A few articles from yesterday, Hector Longo looked at 42-year-old Doug Flutie, who remains a student of the game as he prepares to battle for the job as Tom Brady’s primary backup. Chris Kennedy writes about Troy Brown as the veteran receiver/cornerback once again comes into camp battling for his role on the team. Alan Greenberg says that the Patriots lack of an offensive coordinator isn’t going to result in confusion on the sidelines. Tom E Curran looked at the Patriots record as one of the most resilient teams in history during their run of the last four years. Jerome Solomon looked at Benjamin Watson as the tight end prepares to make a giant leap in his second year.
Felger’s notebook looks a Corey Dillon, remains happy to be a Patriot. The notebook concludes with the note that Charlie Weis was in attendance for the evening session. Cafardo’s notebook looks at Troy Brown, who will likely not be asked to play cornerback this season. Curran’s notebook reports on Dan Klecko, who is only practicing with the defensive line during this training camp, and not with the linebackers. Parente’s notebook looks at Christian Fauria, possibly fighting for his place on the team during this camp.
Stephen Harris and Nancy Marrapese-Burrell report on the free agent signing period for the NHL, which begins today.
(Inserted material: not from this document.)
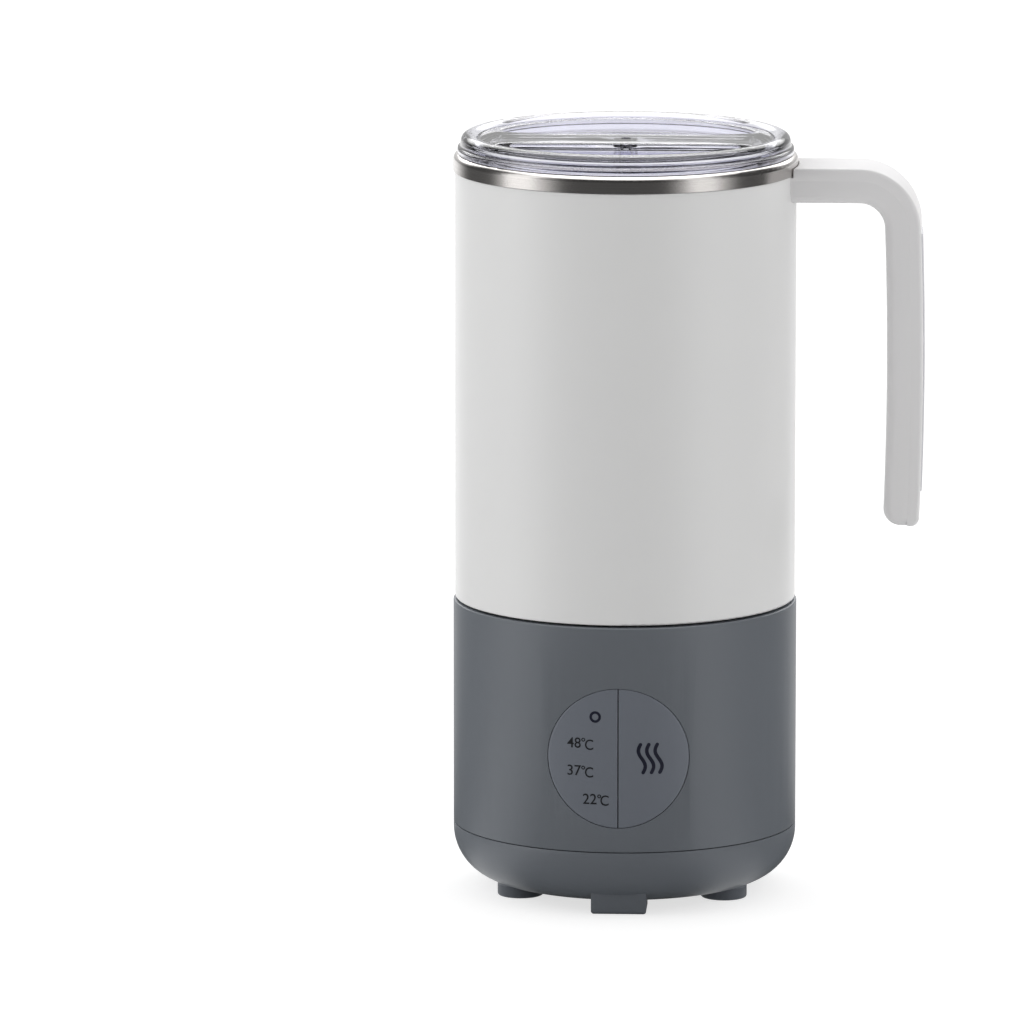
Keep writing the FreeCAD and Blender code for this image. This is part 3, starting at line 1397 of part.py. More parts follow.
def handle_cover():
    body = new_body("handle_cover")
    top, under, back, end = handle_levels()
    inset = d.handle_cover_depth
    corner = d.handle_outer_corner
    start = shell_radius - d.handle_root
    foot = end + d.handle_end_outer
    outline = [
        (start, top - inset), (back - corner, top - inset),
        (back - inset, top - corner, -(corner - inset)),
        (back - inset, foot, -(bow_radius() - inset)), (back - inset, end),
        (back - d.handle_end_outer, end), (back, foot, d.handle_end_outer),
        (back, top - corner, bow_radius()), (back - corner, top, corner), (start, top)]
    sideways(body, d.handle_half_width, [outline])
    rounded(body, d.handle_cover_edge, outer_contour)
    sideways(body, d.strip_half_width, [strip_outline()], "Pocket")
    trim_handle_root(body)


def outer_contour(edge):
    # long edges along the back of the handle and the top of its arm
    top, under, back, end = handle_levels()
    box = edge.BoundBox
    on_top = box.ZMax > float(top) - 0.01 and box.XLength > float(d.handle_inner_corner)
    on_back = box.XMax > float(back) - 0.01
    return on_side(edge, float(d.handle_half_width)) and (on_top or on_back)


def strip_outline():
    # band along the bowed back of the handle
    top, under, back, end = handle_levels()
    low = end + d.handle_end_outer
    high = top - d.handle_outer_corner
    middle = (low + high) / 2
    outside = bow_radius() + d.strip_proud
    inside = bow_radius() - d.strip_sink
    centre = handle_reach - bow_radius()

    def reach(radius, level):
        return centre + height_over(radius, level - middle)

    return [(reach(inside, d.strip_low), d.strip_low, -inside), (reach(outside, d.strip_low), d.strip_low),
            (reach(outside, d.strip_high), d.strip_high, outside),
            (reach(inside, d.strip_high), d.strip_high)]


def handle_strip():
    body = new_body("handle_strip")
    sideways(body, d.strip_half_width, [strip_outline()])


def handle_bracket():
    body = new_body("handle_bracket")
    outer = shell_inner
    low = handle_screw_height() - d.bracket_half_height
    high = handle_screw_height() + d.bracket_half_height
    turned(body, ring(outer - d.bracket_thickness, outer, low, high))
    # keep only the part behind the handle
    wide = d.bracket_half_width
    far = d.body_radius
    sunk(body, low, high, [[
        (-far, -far), (far, -far), (far, -wide), (0, -wide),
        (0, wide), (far, wide), (far, far), (-far, far)]])
    across_wall(body, 0, outer + cut_past, d.handle_screw_radius + d.fit_gap)


def handle_screws():
    body = new_body("handle_screws")
    plate = shell_inner - d.bracket_thickness
    head_out = height_over(plate, d.handle_screw_offset + d.handle_screw_head)
    across_wall(body, head_out - d.handle_screw_head_height, head_out, d.handle_screw_head, "Pad")
    across_wall(body, head_out, shell_radius + d.handle_screw_grip, d.handle_screw_radius, "Pad")


base_cover()
rubber_feet()
cover_screws()
base_housing()
deck()
deck_seal()
heater_plate()
heater_seal()
heating_element()
heater_screws()
magnet_window()
window_seal()
temperature_sensor()
thermal_cutout()
motor_plate()
motor_plate_screws()
motor_damper()
motor_screws()
motor_can()
motor_end_cap()
field_magnets()
motor_shaft()
armature()
magnet_carrier()
drive_magnets()
main_board()
main_board_screws()
board_parts()
control_frame()
control_board()
control_frame_screws()
button_switches()
status_lamps()
button("temperature_button", -1)
button("start_button", 1)
plunger("temperature_plunger", -1)
plunger("start_plunger", 1)
power_inlet()
inlet_pins()
jug_shell()
inner_pot()
rim_gasket()
jug_base_ring()
jug_screws()
pot_seal()
spindle_pin()
whisk_sleeve()
whisk_wheel()
whisk_magnets()
whisk_plate()
lid_shell()
lid_seal()
handle_body()
handle_cover()
handle_strip()
handle_bracket()
handle_screws()

doc.recompute()

for thing in doc.Objects:
    if "Invalid" in thing.State or "Error" in thing.State:
        raise RuntimeError("%s failed: %s" % (thing.Label, thing.State))
    if thing.TypeId in ("PartDesign::Pocket", "PartDesign::Groove"):
        if thing.Shape.Volume > thing.BaseFeature.Shape.Volume - 0.01:
            raise RuntimeError("%s cuts nothing" % thing.Label)
for thing in pieces:
    if thing.Shape.isNull() or not thing.Shape.isValid():
        raise RuntimeError("%s has no valid shape" % thing.Label)

os.makedirs("parts", exist_ok=True)
for thing in pieces:
    thing.Shape.exportStep("parts/%s.step" % thing.Label)
print(len(pieces), "pieces written")
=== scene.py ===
import json
import math

import bmesh
import bpy
import numpy as np
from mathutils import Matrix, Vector


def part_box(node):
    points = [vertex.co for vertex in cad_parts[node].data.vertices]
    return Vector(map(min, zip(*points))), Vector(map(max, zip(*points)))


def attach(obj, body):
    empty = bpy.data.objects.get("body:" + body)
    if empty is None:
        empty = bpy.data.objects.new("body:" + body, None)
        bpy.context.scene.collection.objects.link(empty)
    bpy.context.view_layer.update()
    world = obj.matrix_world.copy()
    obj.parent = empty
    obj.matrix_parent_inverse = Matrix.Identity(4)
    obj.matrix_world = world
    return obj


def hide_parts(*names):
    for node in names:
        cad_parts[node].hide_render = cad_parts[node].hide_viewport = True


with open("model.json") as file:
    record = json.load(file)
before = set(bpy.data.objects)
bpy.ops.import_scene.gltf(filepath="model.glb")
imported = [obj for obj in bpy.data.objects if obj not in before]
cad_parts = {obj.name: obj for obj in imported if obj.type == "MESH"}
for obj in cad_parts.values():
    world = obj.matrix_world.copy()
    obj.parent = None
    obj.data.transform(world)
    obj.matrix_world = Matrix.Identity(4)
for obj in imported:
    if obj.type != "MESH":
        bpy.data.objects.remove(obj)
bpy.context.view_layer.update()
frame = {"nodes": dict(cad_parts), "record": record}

mm = 0.001
weldDistance = 1e-6
sliverLength = 1e-7
housingLow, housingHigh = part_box("base_housing")
axisX = (housingLow[0] + housingHigh[0]) / 2
bodyRadius = (housingHigh[0] - housingLow[0]) / 2 / mm

# meshes: every surface is a grid of points in millimetres about the jug's axis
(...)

As Harris notes, we should find out rather quickly how serious the Bruins are about going out and building a contender as they have claimed that they will do.
Down in New York, the Yankees didn’t make any major trades either, the papers are lamenting the fact that the Mets didn’t end up with Manny, whose game winning hit is the subject of at least two stories. Ty Law is talking to the Jets, and sources say that is his preferred destination. Get all these stories on the New York Sports News page.
The Red Sox have an off day. ESPN has Cardinals/Marlins at 8:00.